Allan Livingstone Cooper pictured in France during the early days of World War One (1914 - 1918).

One Bermudian war veteran left a first-hand battlefield account of the Armistice that ended the fighting between Germany and the Allied powers on November 11, 1918.

Enlisting with the Bermuda Volunteer Rifle Corps as a private soldier in 1914, Allan Livingstone Cooper was one of 16 Bermudians in that unit who was promoted to an officer during the course of the First World War (1914 — 1918).

Serving on the 450-mile long Western Front in France — which extended from the Swiss frontier to the English Channel like a livid wound — he belonged to a generation of men who had never struck a child or kicked a dog before becoming embroiled in the mass carnage of a conflict which claimed the lives of an estimated 10 million military personnel and about seven million civilians.

He recorded the reaction of troops on the Western Front when the Armistice between the Allies and Germany came into effect at “the 11th hour of the 11th day of the 11th month” in 1918 in accordance with the Armistice signed by representatives of Germany and the Allied powers between 5.12 and 5.20 that morning.

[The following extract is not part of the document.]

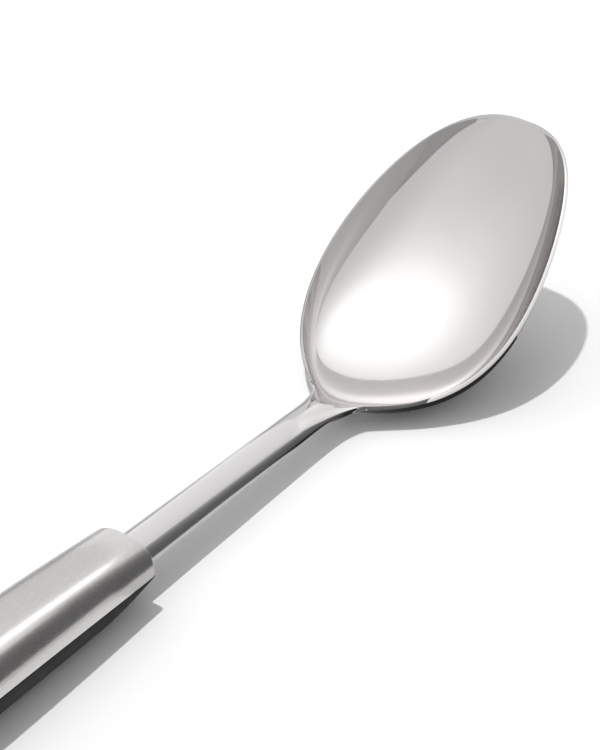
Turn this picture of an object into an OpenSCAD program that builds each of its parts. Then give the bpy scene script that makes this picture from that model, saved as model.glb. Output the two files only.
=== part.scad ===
// Cooking spoon: a pressed steel bowl on a long arched shank, held in a two-part core
// inside a brushed steel sleeve with a soft grip along its underside.
// +X runs from the tail of the handle to the tip of the bowl, +Z is up,
// and the spoon lies on the plane z = 0 as it rests on a table, bowl upwards.

/* [Bowl] */
// Length of the bowl along the table, from the neck crest to the tip
bowl_len = 101.7; // [80:0.1:130]
// Width of the bowl across the outside of its rim
bowl_w = 68; // [50:1:90]
// Height of the rim at the tip
tip_h = 53.2; // [40:0.1:64]
// Height of the crest where the bowl meets the shank
neck_h = 11; // [9:0.1:14]
// Drop of the rim below a straight line from neck to tip, at mid length
rim_sag = 8.7; // [4:0.1:10]
// How much the rim sags more towards the neck than towards the tip
rim_lean = 12.7; // [8:0.1:14]
// Extra drop of the rim close to its two ends
rim_ends = 4.5; // [2:0.1:5]
// Distance from the neck crest to the lowest point of the bowl
bowl_foot = 30; // [24:0.5:40]
// Radius of the underside where it stands on the table
foot_r = 74; // [60:1:90]
// Radius of the pointed end of the rim at the neck
nose_r = 1.4; // [1:0.1:3]
// Thickness of the sheet in the bowl
bowl_sheet = 1.1; // [0.8:0.1:1.8]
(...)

“There was a sort of tension in all ranks as rumours of an early peace were in the air: Bermuda didn’t feel too far away at this point,” Mr Cooper wrote in his journal.

“Finally the rumours were a concrete fact — an Armistice was to be signed at 11am. The tension was eased and we paraded as usual as if nothing had happened.

“Whereas the world was celebrating the joyous event, we were taking it in our stride. Inwardly we felt a great calm that the bloody thing was over.”